**STORED RECORDS**:
⟨

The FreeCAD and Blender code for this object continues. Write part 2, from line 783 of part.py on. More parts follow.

⟩
⟨

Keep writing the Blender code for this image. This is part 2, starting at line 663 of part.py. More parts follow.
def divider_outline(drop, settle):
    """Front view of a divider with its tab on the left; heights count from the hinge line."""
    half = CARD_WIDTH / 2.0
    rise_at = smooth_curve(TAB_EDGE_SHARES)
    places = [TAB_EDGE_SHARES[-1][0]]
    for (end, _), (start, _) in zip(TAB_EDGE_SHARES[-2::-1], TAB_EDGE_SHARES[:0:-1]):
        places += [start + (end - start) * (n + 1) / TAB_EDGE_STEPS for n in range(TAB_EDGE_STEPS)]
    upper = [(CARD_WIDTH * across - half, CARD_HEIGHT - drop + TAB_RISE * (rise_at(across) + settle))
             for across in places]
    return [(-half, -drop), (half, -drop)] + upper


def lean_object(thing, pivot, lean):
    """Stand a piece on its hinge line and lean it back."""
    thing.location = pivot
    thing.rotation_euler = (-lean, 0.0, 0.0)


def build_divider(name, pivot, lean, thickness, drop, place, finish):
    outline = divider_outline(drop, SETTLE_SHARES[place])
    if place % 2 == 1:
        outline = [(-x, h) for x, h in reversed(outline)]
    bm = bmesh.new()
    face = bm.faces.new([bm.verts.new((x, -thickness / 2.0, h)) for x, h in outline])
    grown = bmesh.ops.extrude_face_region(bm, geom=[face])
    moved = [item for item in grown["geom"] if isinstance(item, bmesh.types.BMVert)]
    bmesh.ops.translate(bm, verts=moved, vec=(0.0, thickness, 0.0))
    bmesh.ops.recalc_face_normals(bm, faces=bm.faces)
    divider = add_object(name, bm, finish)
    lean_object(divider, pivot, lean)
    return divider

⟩
⟨

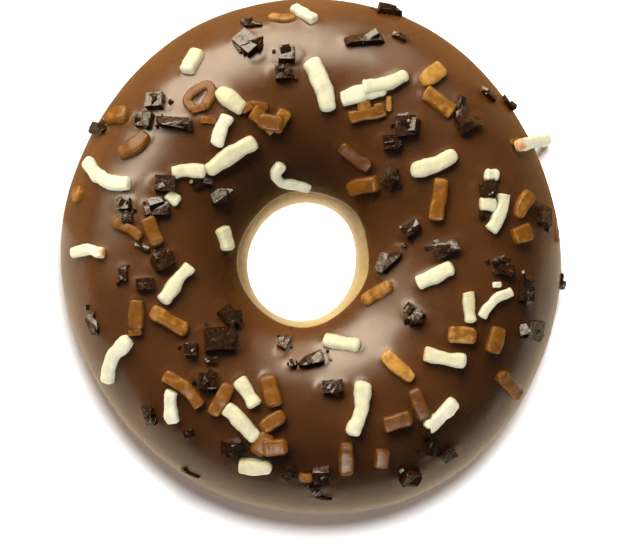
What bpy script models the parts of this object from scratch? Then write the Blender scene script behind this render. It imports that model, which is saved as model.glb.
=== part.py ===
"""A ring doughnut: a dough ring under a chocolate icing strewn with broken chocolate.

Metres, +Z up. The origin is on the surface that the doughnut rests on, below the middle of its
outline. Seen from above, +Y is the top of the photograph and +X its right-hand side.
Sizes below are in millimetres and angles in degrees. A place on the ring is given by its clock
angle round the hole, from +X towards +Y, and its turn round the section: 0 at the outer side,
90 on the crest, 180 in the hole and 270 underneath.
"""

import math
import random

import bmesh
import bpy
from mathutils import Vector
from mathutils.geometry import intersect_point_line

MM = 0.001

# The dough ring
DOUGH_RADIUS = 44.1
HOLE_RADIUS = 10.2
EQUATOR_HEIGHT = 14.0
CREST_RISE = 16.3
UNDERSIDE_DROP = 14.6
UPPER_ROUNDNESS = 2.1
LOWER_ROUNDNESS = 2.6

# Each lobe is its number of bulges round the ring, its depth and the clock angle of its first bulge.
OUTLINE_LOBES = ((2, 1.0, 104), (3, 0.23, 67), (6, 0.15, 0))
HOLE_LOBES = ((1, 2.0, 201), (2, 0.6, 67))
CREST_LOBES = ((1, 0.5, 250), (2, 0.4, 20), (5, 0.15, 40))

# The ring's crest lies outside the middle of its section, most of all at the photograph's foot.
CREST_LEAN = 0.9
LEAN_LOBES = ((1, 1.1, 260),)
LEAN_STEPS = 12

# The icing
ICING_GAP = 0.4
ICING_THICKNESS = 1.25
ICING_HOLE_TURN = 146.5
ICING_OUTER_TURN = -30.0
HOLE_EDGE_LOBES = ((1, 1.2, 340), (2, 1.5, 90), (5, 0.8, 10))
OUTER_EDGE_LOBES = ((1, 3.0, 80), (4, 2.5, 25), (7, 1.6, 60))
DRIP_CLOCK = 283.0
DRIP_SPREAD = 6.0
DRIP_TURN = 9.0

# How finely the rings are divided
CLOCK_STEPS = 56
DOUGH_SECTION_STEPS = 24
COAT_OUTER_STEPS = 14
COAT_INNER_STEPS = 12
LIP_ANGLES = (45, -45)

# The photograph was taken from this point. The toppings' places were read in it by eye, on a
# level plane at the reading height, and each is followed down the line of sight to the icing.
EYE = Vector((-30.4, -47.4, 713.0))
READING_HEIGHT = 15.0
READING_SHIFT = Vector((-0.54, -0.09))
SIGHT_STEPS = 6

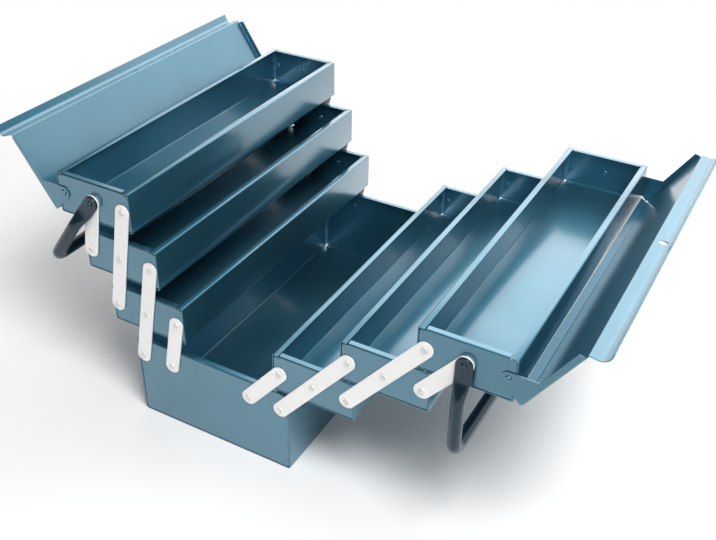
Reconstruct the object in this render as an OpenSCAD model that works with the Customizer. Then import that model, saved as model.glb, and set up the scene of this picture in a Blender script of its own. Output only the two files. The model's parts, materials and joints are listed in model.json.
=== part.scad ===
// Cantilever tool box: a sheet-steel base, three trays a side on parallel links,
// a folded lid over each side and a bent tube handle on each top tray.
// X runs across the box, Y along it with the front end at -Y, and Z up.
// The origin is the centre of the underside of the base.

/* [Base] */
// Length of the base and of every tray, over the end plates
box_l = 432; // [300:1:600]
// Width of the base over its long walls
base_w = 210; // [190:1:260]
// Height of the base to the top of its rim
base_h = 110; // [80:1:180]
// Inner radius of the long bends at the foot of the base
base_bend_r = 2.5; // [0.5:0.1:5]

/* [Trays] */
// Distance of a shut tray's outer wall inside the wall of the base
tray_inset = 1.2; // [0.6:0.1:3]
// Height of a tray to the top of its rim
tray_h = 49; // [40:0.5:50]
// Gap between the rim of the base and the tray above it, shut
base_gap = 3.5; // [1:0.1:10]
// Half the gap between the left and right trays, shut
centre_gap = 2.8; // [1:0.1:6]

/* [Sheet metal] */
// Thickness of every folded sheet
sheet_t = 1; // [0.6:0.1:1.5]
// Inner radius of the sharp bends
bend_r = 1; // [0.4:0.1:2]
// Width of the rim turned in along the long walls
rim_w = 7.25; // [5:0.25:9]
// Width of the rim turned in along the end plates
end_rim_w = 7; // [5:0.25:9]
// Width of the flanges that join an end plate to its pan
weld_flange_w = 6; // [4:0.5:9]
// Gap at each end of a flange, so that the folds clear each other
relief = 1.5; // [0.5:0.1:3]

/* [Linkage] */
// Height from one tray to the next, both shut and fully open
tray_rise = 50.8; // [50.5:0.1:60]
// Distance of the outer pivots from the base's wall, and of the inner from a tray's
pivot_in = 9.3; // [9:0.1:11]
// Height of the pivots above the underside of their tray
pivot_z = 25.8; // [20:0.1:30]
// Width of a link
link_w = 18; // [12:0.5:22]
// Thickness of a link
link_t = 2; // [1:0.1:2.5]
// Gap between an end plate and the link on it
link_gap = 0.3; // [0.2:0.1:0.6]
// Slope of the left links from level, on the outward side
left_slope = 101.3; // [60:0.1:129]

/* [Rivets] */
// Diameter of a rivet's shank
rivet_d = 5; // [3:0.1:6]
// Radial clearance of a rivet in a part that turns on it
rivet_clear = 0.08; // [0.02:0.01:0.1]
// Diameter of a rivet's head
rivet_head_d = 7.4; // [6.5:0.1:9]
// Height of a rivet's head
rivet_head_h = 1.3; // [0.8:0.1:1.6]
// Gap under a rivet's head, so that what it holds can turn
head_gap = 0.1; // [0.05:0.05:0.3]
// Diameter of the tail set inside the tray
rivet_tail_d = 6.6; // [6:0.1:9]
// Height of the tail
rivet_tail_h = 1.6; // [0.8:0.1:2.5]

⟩

**WHAT YOU ARE ASKED TO DO**: Using the entries above, give again exactly the lines from the line holding "Reconstruct the object" through the line holding "centre_gap = 2.8; // [1:0.1:6]". Include both end lines and nothing else.

**COMPLETE RESPONSE**:
Reconstruct the object in this render as an OpenSCAD model that works with the Customizer. Then import that model, saved as model.glb, and set up the scene of this picture in a Blender script of its own. Output only the two files. The model's parts, materials and joints are listed in model.json.
=== part.scad ===
// Cantilever tool box: a sheet-steel base, three trays a side on parallel links,
// a folded lid over each side and a bent tube handle on each top tray.
// X runs across the box, Y along it with the front end at -Y, and Z up.
// The origin is the centre of the underside of the base.

/* [Base] */
// Length of the base and of every tray, over the end plates
box_l = 432; // [300:1:600]
// Width of the base over its long walls
base_w = 210; // [190:1:260]
// Height of the base to the top of its rim
base_h = 110; // [80:1:180]
// Inner radius of the long bends at the foot of the base
base_bend_r = 2.5; // [0.5:0.1:5]

/* [Trays] */
// Distance of a shut tray's outer wall inside the wall of the base
tray_inset = 1.2; // [0.6:0.1:3]
// Height of a tray to the top of its rim
tray_h = 49; // [40:0.5:50]
// Gap between the rim of the base and the tray above it, shut
base_gap = 3.5; // [1:0.1:10]
// Half the gap between the left and right trays, shut
centre_gap = 2.8; // [1:0.1:6]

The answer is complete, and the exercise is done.